How would you say the competitive landscape has changed between when you entered the Zambia market and now?

GL: If we look at 12 years ago when we entered the market, the landscape was very different in terms of our competitors, who then were mostly the mobile network operators. Strategically, what we did, and that sort of remains our strength, was to be extremely clear minded about where we wanted to play. The danger of being in a market like this is that there are so many opportunities that you might be tempted to chase the next shiny thing. But I think being very clear minded about where you are going as a business can be very vital.

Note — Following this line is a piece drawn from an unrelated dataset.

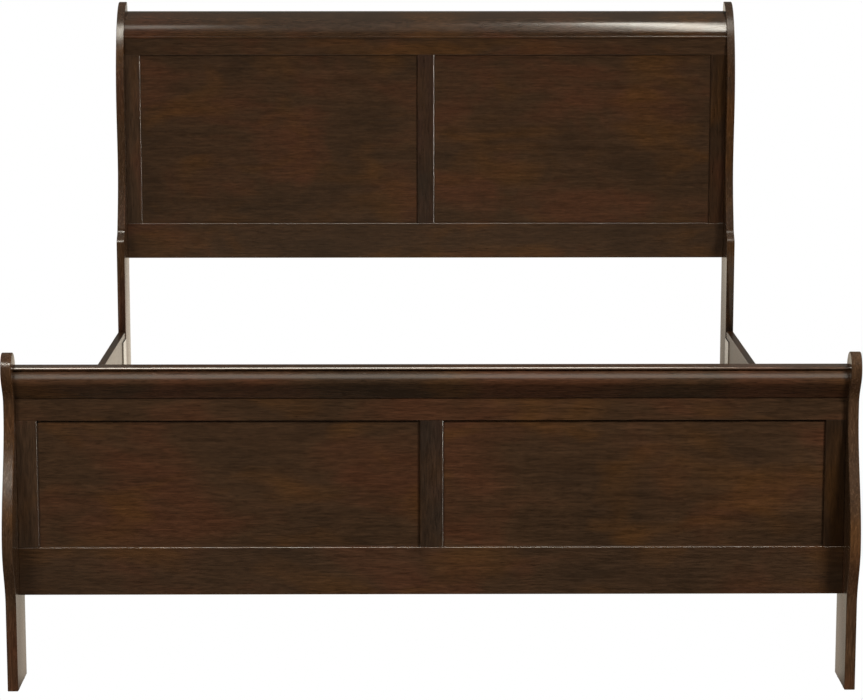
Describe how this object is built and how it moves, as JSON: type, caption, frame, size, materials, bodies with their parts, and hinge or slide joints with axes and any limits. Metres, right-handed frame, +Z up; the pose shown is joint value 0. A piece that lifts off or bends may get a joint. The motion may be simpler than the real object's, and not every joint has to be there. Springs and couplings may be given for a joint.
{
  "type": "sleigh bed",
  "caption": "Panelled sleigh bed with S-shaped posts, rolled crests, hooked side rails, slats and screw levellers under the centre legs.",
  "frame": {"origin": "on the floor at the centre of the bed's footprint", "axes": "+Y from the footboard to the headboard, +Z up, +X to the right seen from the foot of the bed"},
  "size_m": [1.6, 2.311, 1.194],
  "materials": {
    "stained_frame": "dark brown stain under satin lacquer",
    "stained_panel": "dark brown stained veneer under satin lacquer",
    "raw_pine": "planed, unfinished",
    "raw_beech": "planed, unfinished",
    "zinc_steel": "bright zinc plated",
    "black_plastic": "moulded, fine matte"
  },
  "bodies": {
    "bed_frame": {"footboard_post_left": "stained_frame", "footboard_post_right": "stained_frame", "footboard_crest": "stained_frame", "footboard_top_rail": "stained_frame", "footboard_bottom_rail": "stained_frame", "footboard_stile_left": "stained_frame", "footboard_stile_center": "stained_frame", "footboard_stile_right": "stained_frame", "footboard_panel_left": "stained_panel", "footboard_panel_right": "stained_panel", "footboard_corner_blocks": "raw_beech", "footboard_dowels": "raw_beech", "footboard_glides": "black_plastic", "headboard_post_left": "stained_frame", "headboard_post_right": "stained_frame", "headboard_crest": "stained_frame", "headboard_top_rail": "stained_frame", "headboard_bottom_rail": "stained_frame", "headboard_stile_left": "stained_frame", "headboard_stile_center": "stained_frame", "headboard_stile_right": "stained_frame", "headboard_panel_left": "stained_panel", "headboard_panel_right": "stained_panel", "headboard_corner_blocks": "raw_beech", "headboard_dowels": "raw_beech", "headboard_glides": "black_plastic", "side_rail_left": "stained_frame", "ledger_left": "raw_pine", "side_rail_right": "stained_frame", "ledger_right": "raw_pine", "hook_bracket_foot_left": "zinc_steel", "slot_plate_foot_left": "zinc_steel", "hook_bracket_foot_right": "zinc_steel", "slot_plate_foot_right": "zinc_steel", "hook_bracket_head_left": "zinc_steel", "slot_plate_head_left": "zinc_steel", "hook_bracket_head_right": "zinc_steel", "slot_plate_head_right": "zinc_steel", "bracket_screws": "zinc_steel", "plate_screws": "zinc_steel", "ledger_screws": "zinc_steel", "slat_screws": "zinc_steel", "center_leg_bolts": "zinc_steel", "leveller_nuts": "zinc_steel", "slat_1": "raw_pine", "slat_2": "raw_pine", "slat_3": "raw_pine", "slat_4": "raw_pine", "center_leg_1": "raw_pine", "center_leg_2": "raw_pine", "center_leg_3": "raw_pine"},
    "leveller_1": {"leveller_1": "black_plastic"},
    "leveller_2": {"leveller_2": "black_plastic"},
    "leveller_3": {"leveller_3": "black_plastic"}
  },
  "joints": [
    {"name": "leveller_1_screw", "type": "slide", "parent": "bed_frame", "child": "leveller_1", "axis": [0, 0, -1], "range_m": [0, 0.02]},
    {"name": "leveller_2_screw", "type": "slide", "parent": "bed_frame", "child": "leveller_2", "axis": [0, 0, -1], "range_m": [0, 0.02]},
    {"name": "leveller_3_screw", "type": "slide", "parent": "bed_frame", "child": "leveller_3", "axis": [0, 0, -1], "range_m": [0, 0.02]}
  ]
}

As the years have passed, naturally, there’s been so many other players that have come in, both local and international. If you say that I’m going to do two or three things in which I’ll be very strong, and you invest your time, your energy or effort in growing and making sure that you become significant in those things in the end, it pays off and you stave off competition.

Over the past two to three years, with the pivoting that we’ve done, the investment we’ve made in terms of driving collections, if anybody is talking collections, everybody’s benchmarking against Tingg, our seamless payment gateway.. This has taken a lot of discipline and resilience. 

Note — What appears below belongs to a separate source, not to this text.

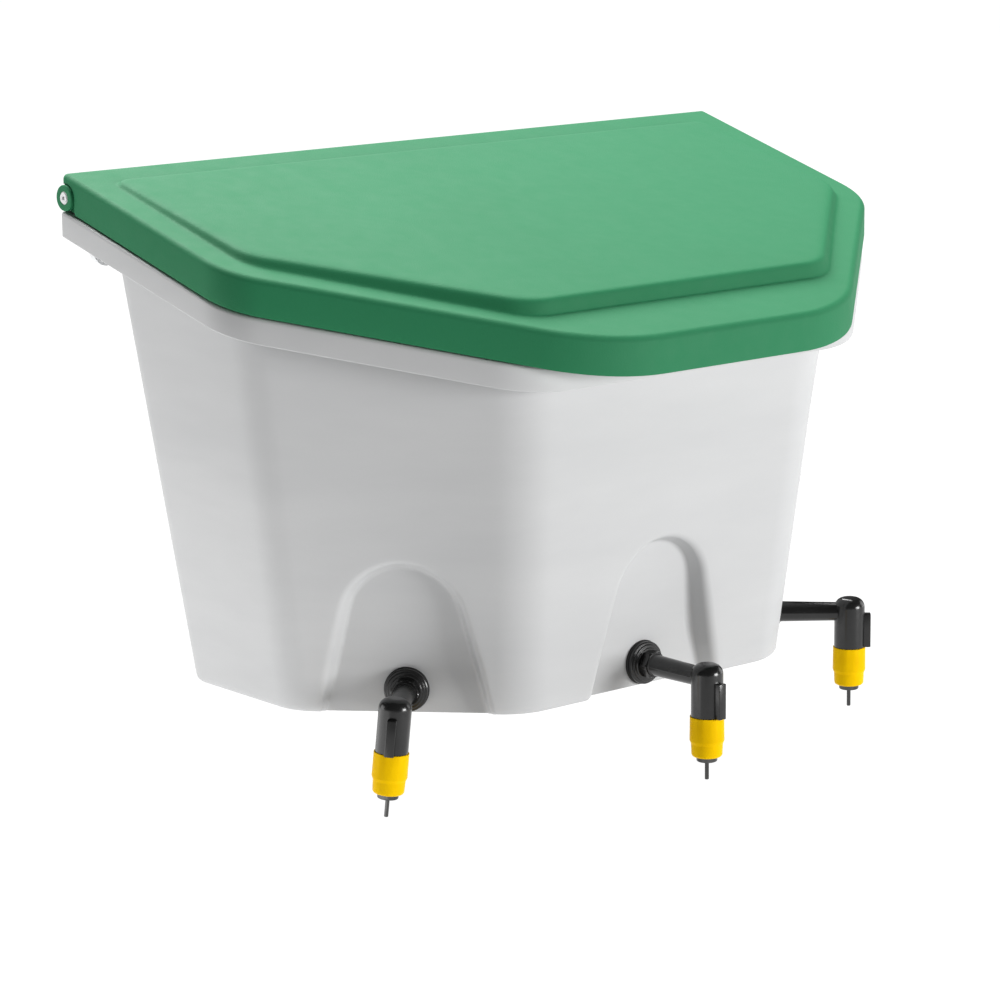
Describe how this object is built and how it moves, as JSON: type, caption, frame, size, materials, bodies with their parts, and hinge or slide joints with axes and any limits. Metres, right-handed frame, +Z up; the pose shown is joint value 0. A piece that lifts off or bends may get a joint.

In terms of the future, what’s next for Cellulant in Zambia?

GL: The big goal is to be number one amongst our peers as a payments provider. Number one in revenue, number one in terms of number of merchants, number one in terms of gross payment values we process, number one in terms of brand affinity and so on. So that is very clear. The second is that we want to be Zambia’s most loved payments brand. Anybody talking about payments should talk about us.

In summary, we are pinning our growth on both organic growth and also looking at opportunities to build on our current partnerships and explore new partnerships within the market. So that’s essentially how the next two to three years will look like. Continue driving innovation and solving for very real problems in the country.